Tuesday 6 October 2015

99 CENT BOOK OF THE DAY: The Grass Sweeper God by Doug Howery

by Doug Howery
(Click for UK, Australia, Canada or India purchase)
SPECIAL SALE PRICE 99 CENTS!

 




BOOK DESCRIPTION
Gender confused Smiley Hanlon runs from hatred and bigotry... He returns with a vengeance... Old scores and unspeakable crimes are settled...
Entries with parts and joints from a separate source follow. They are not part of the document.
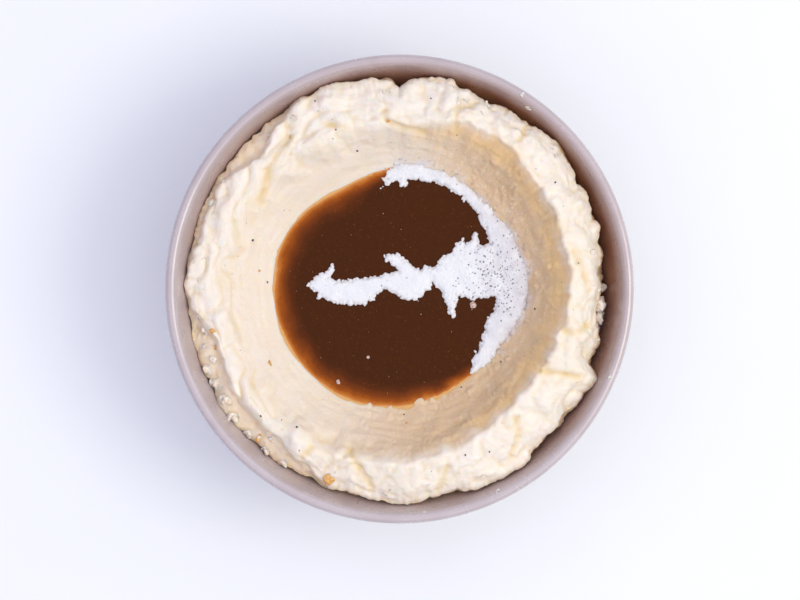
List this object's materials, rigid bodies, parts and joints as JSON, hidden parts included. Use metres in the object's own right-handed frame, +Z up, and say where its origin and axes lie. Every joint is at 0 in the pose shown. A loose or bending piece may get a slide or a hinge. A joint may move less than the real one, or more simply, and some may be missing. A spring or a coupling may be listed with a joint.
{
  "type": "mashed potato side",
  "caption": "Round side bowl of mashed potato, spooned into a ring with a hollow that holds a pool of gravy and a streak of frothed cream.",
  "frame": {"origin": "on the surface the bowl stands on, under the middle of the bowl", "axes": "+Z up out of the bowl; +X towards the side where the cream streak widens; +Y towards the top end of the streak's arc"},
  "size_m": [0.14, 0.14, 0.0566],
  "materials": {
    "glaze": "satin mauve-grey stoneware glaze, faintly mottled",
    "mash": "moist, soft, slightly grainy mashed potato",
    "gravy": "glossy brown gravy, lighter and see-through where it is shallow",
    "cream": "white froth with fine bubbles"
  },
  "bodies": {
    "root": {"bowl": "glaze", "mashed_potato": "mash", "gravy": "gravy", "cream": "cream"}
  },
  "joints": []
}
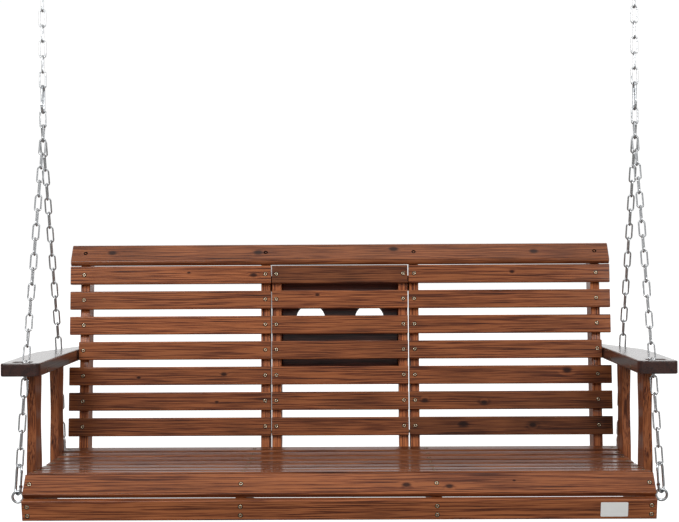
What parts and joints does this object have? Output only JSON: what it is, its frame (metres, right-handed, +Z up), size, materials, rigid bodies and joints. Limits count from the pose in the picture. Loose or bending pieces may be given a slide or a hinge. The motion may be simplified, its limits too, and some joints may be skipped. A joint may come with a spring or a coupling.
{
  "type": "porch swing seat",
  "caption": "Slatted wooden porch swing bench hung on forked chains, with curved arms and a fold-down cup-holder console in its back.",
  "frame": {"origin": "midway between the two ceiling hooks, on the axis of their lowest wire, which is the line that the bench swings about", "axes": "+X along the bench to the sitter's left (the right of the front view), +Y to the rear, +Z up"},
  "size_m": [1.538, 0.6626, 1.3271],
  "materials": {
    "red_brown_stained_wood": "satin",
    "dark_stained_wood": "gloss",
    "galvanised_chain": "satin",
    "zinc_plated_fittings": "satin",
    "zinc_plated_screws": "satin",
    "pale_plate": "satin"
  },
  "bodies": {
    "ceiling_hooks": {"left_ceiling_hook": "zinc_plated_fittings", "right_ceiling_hook": "zinc_plated_fittings"},
    "bench": {"left_upper_chain": "galvanised_chain", "right_upper_chain": "galvanised_chain", "left_front_chain": "galvanised_chain", "right_front_chain": "galvanised_chain", "left_rear_chain": "galvanised_chain", "right_rear_chain": "galvanised_chain", "upper_snap_hooks": "zinc_plated_fittings", "front_snap_hooks": "zinc_plated_fittings", "rear_snap_hooks": "zinc_plated_fittings", "snap_hook_pins": "zinc_plated_fittings", "front_eye_bolts": "zinc_plated_fittings", "rear_eye_bolts": "zinc_plated_fittings", "eye_bolt_nuts": "zinc_plated_fittings", "seat_slat_1": "red_brown_stained_wood", "seat_slat_2": "red_brown_stained_wood", "seat_slat_3": "red_brown_stained_wood", "seat_slat_4": "red_brown_stained_wood", "seat_slat_5": "red_brown_stained_wood", "seat_slat_6": "red_brown_stained_wood", "seat_slat_7": "red_brown_stained_wood", "nose_slat": "red_brown_stained_wood", "front_apron": "red_brown_stained_wood", "name_plate": "pale_plate", "left_outer_joist": "red_brown_stained_wood", "left_inner_joist": "red_brown_stained_wood", "right_inner_joist": "red_brown_stained_wood", "right_outer_joist": "red_brown_stained_wood", "left_outer_post": "red_brown_stained_wood", "left_inner_post": "red_brown_stained_wood", "right_inner_post": "red_brown_stained_wood", "right_outer_post": "red_brown_stained_wood", "left_back_slats": "red_brown_stained_wood", "right_back_slats": "red_brown_stained_wood", "cap_rail": "red_brown_stained_wood", "console_stop_rail": "red_brown_stained_wood", "left_arm": "dark_stained_wood", "right_arm": "dark_stained_wood", "left_front_support": "red_brown_stained_wood", "left_rear_support": "red_brown_stained_wood", "right_front_support": "red_brown_stained_wood", "right_rear_support": "red_brown_stained_wood", "console_hinge_bolts": "zinc_plated_screws", "seat_screws": "zinc_plated_screws", "back_screws": "zinc_plated_screws", "arm_screws": "zinc_plated_screws", "frame_bolts": "zinc_plated_screws", "frame_nuts": "zinc_plated_screws"},
    "console": {"console_slats": "red_brown_stained_wood", "left_console_stile": "red_brown_stained_wood", "right_console_stile": "red_brown_stained_wood", "console_table": "dark_stained_wood", "console_screws": "zinc_plated_screws"},
    "left_upper_snap_gate": {"left_upper_gate": "zinc_plated_fittings"},
    "right_upper_snap_gate": {"right_upper_gate": "zinc_plated_fittings"},
    "left_front_snap_gate": {"left_front_gate": "zinc_plated_fittings"},
    "right_front_snap_gate": {"right_front_gate": "zinc_plated_fittings"},
    "left_rear_snap_gate": {"left_rear_gate": "zinc_plated_fittings"},
    "right_rear_snap_gate": {"right_rear_gate": "zinc_plated_fittings"}
  },
  "joints": [
    {"name": "swing", "type": "hinge", "parent": "ceiling_hooks", "child": "bench", "pos_m": [0, 0, 0], "axis": [1, 0, 0], "range_deg": [-30, 30]},
    {"name": "console_fold", "type": "hinge", "parent": "bench", "child": "console", "pos_m": [0, 0.14419, -1.1035], "axis": [1, 0, 0], "range_deg": [0, 95.7]},
    {"name": "left_upper_gate_pivot", "type": "hinge", "parent": "bench", "child": "left_upper_snap_gate", "pos_m": [-0.736, -0.013, -0.26965], "axis": [-1, 0, 0], "range_deg": [0, 22], "stiffness_Nm_per_rad": 0.02, "springref_deg": -17.19},
    {"name": "right_upper_gate_pivot", "type": "hinge", "parent": "bench", "child": "right_upper_snap_gate", "pos_m": [0.736, -0.013, -0.26965], "axis": [-1, 0, 0], "range_deg": [0, 22], "stiffness_Nm_per_rad": 0.02, "springref_deg": -17.19},
    {"name": "left_front_gate_pivot", "type": "hinge", "parent": "bench", "child": "left_front_snap_gate", "pos_m": [-0.72132, -0.31888, -1.16656], "axis": [-0.7872, -0.6098, 0.0921], "range_deg": [0, 22], "stiffness_Nm_per_rad": 0.02, "springref_deg": -17.19},
    {"name": "right_front_gate_pivot", "type": "hinge", "parent": "bench", "child": "right_front_snap_gate", "pos_m": [0.72132, -0.31888, -1.16656], "axis": [-0.7872, 0.6098, -0.0921], "range_deg": [0, 22], "stiffness_Nm_per_rad": 0.02, "springref_deg": -17.19},
    {"name": "left_rear_gate_pivot", "type": "hinge", "parent": "bench", "child": "left_rear_snap_gate", "pos_m": [-0.72244, 0.18404, -1.16705], "axis": [-0.7877, -0.615, -0.0363], "range_deg": [0, 22], "stiffness_Nm_per_rad": 0.02, "springref_deg": -17.19},
    {"name": "right_rear_gate_pivot", "type": "hinge", "parent": "bench", "child": "right_rear_snap_gate", "pos_m": [0.72244, 0.18404, -1.16705], "axis": [-0.7877, 0.615, 0.0363], "range_deg": [0, 22], "stiffness_Nm_per_rad": 0.02, "springref_deg": -17.19}
  ]
}
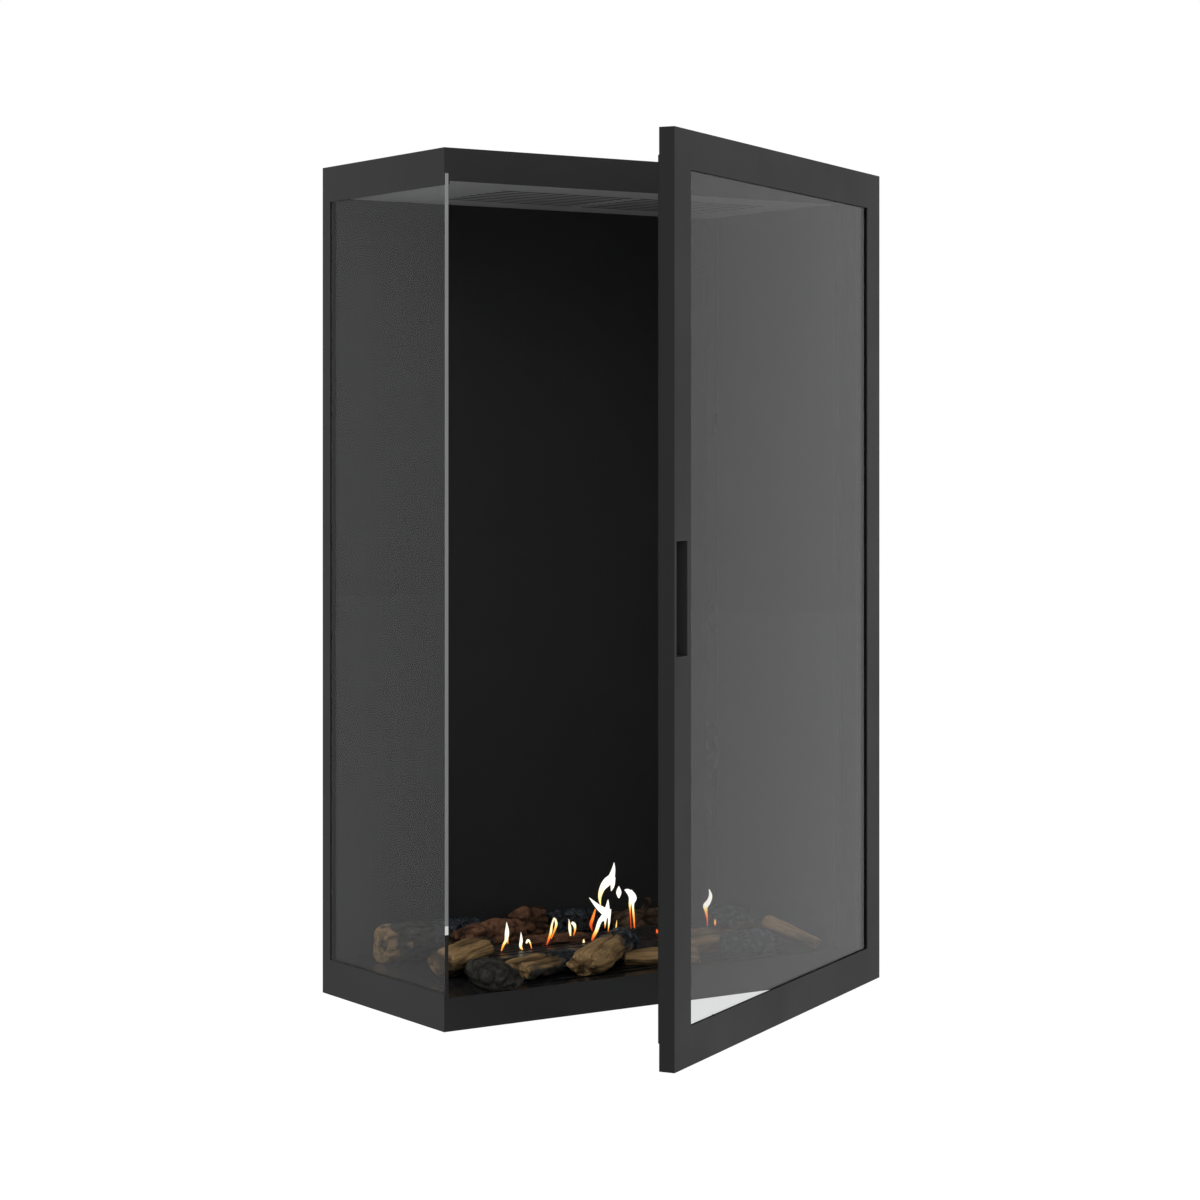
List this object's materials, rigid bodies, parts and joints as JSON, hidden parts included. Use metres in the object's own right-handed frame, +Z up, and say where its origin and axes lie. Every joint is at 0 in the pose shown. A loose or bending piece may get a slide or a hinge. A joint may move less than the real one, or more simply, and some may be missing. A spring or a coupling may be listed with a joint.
{
  "type": "gas corner fireplace",
  "caption": "Tall steel gas fireplace for a corner, with fixed side glass, a hinged glazed front door, a ceramic log bed over a tray burner and a concentric balanced flue outlet on top.",
  "frame": {"origin": "centre of the casing's footprint on its underside, at floor level", "axes": "+X to the right along the front as seen from the front, +Y to the back, +Z up"},
  "size_m": [0.6582, 0.6468, 1.068],
  "materials": {
    "coated_steel": "matt black fine-textured heatproof powder coat",
    "firebox_steel": "matt black heatproof paint",
    "plain_steel": "plain zinc-plated or bare steel",
    "fire_glass": "clear heatproof glass",
    "black_glass": "glossy black glass liner, opaque",
    "gasket_rope": "black woven glass-fibre rope or tape",
    "insulation_board": "ceramic fibre board",
    "brass_fitting": "machined brass",
    "log_ceramic": "moulded ceramic fibre painted as bark, split wood and char"
  },
  "bodies": {
    "casing": {"back_liner": "firebox_steel", "base_pan": "coated_steel", "burner_cover": "firebox_steel", "burner_injector": "brass_fitting", "burner_tray": "firebox_steel", "casing_screws": "plain_steel", "ceiling_plate": "firebox_steel", "charcoal_chunks": "log_ceramic", "exhaust_hood": "firebox_steel", "fire_floor": "firebox_steel", "flue_collar_inner": "plain_steel", "flue_collar_outer": "plain_steel", "gas_inlet": "brass_fitting", "gas_pipe": "plain_steel", "glass_channel_lower": "coated_steel", "glass_channel_upper": "coated_steel", "hinge_bracket_lower": "coated_steel", "hinge_bracket_upper": "coated_steel", "hinge_pins": "plain_steel", "hinge_post": "coated_steel", "ignition_electrode": "plain_steel", "liner_corner_strip": "coated_steel", "log_bark_board": "log_ceramic", "log_bark_left": "log_ceramic", "log_bark_rear": "log_ceramic", "log_block": "log_ceramic", "log_corner_slab": "log_ceramic", "log_front_centre": "log_ceramic", "log_front_dark": "log_ceramic", "log_front_left": "log_ceramic", "log_front_right": "log_ceramic", "log_leaning": "log_ceramic", "log_rear_charred": "log_ceramic", "log_rear_left": "log_ceramic", "log_rear_right": "log_ceramic", "log_right_bark": "log_ceramic", "log_right_split": "log_ceramic", "pilot_bracket": "plain_steel", "pilot_burner": "plain_steel", "post_gasket": "gasket_rope", "rear_insulation": "insulation_board", "rear_left_post": "coated_steel", "rear_panel": "coated_steel", "right_inner_panel": "firebox_steel", "right_liner": "black_glass", "right_panel": "coated_steel", "side_glass": "fire_glass", "side_glass_seal": "gasket_rope", "thermocouple": "plain_steel", "top_cap": "coated_steel"},
    "door": {"door_frame": "coated_steel", "door_glass": "fire_glass", "glass_tape": "gasket_rope", "glass_retainers_upright": "coated_steel", "glass_retainers_level": "coated_steel", "retainer_screws": "plain_steel", "door_seal": "gasket_rope", "door_pull": "coated_steel", "hinge_blocks": "plain_steel", "door_magnets": "plain_steel"}
  },
  "joints": [
    {"name": "door_hinge", "type": "hinge", "parent": "casing", "child": "door", "pos_m": [0.32, -0.161, 0.53], "axis": [0, 0, 1], "range_deg": [-30, 60]}
  ]
}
Being different in America has never been easy; being born different and in the wrong body in Solitude, Virginia in the 1950’s, is brutal. Smiley Hanlon lives day to day trapped in a Coal Miners town, buffeted by the Appalachian’s and generations of hate and mistrust. Any hint of being different, or being a ‘Freak’ is enough to ostracize you, pigeon hole you and make you a target for bullying – or worse. Backed by his best friend and protector, Lee Moore, Smiley made it through the days…until the night everything shattered. Chosen as the lead in a new town production called Dorothy of Oz Coal Camp, it seemed to be the beginning to acceptance and maybe even happiness, but the world is cruel and mankind even crueler. The triumph of the play decayed into a Coal Miners version of “Carrie” culminating in a tragic and horrific moment that would change both Smiley and Lee, forever...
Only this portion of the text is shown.